The substantive actions taken by authorities (leafleting around Queensway and Bayswater) then mismatched the supposed scale of the problem as communicated to the press. Now the onus should be on the NCA-police-HMRC apparatus to come good on the serious allegations it has made and to generate a stream of prosecutions, so as to achieve what the NCA-police-HMRC apparatus has had the powers to do for some time: eliminate the many bad actors that it claims exist.

Our members' customers are at the low end of the income band and often in unreliable employment. It may be that they do not all return to employment or achieve the income levels they had before the outbreak. That would precipitate a major reduction in the flows of migrant remittances to countries that most need them, and bring about a humanitarian disaster to many of the world’s poorest regions, at the exact same time as COVID-19 cases rise in the developing world.


On 22nd May the UK and Switzerland called for greater global collaboration to make sure diaspora communities around the world can continue to send financial support to their families in developing countries. Both the UK and Switzerland are also urging countries to support greater access to digital remittance services and to declare remittances an essential financial service.

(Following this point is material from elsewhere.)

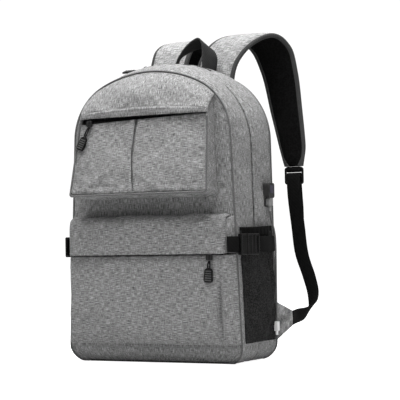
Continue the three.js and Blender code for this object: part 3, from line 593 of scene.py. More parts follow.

They are also encouraging remittance service providers to reduce costs and fees for people making payments.


The UK is right to do so and address this aspect of inequality which has indeed been exacerbated by the crisis.


But this will come to nothing unless the measures to improve banking access for our members in the UK are implemented.


Should that not happen, and should extra burdens be placed on the sector (such as the Financial Crime Levy, and restrictive guidance issued by the FCA around safeguarding and prudential risk management), there is a likelihood of remittance firms deciding to cease operations. That would give rise to a number of detriments, including a concerning humanitarian situation in many parts of the world and growing security risks associated with an increase in underground, criminal financial flows, including routes which help fund terror groups such as Al-Shabaab.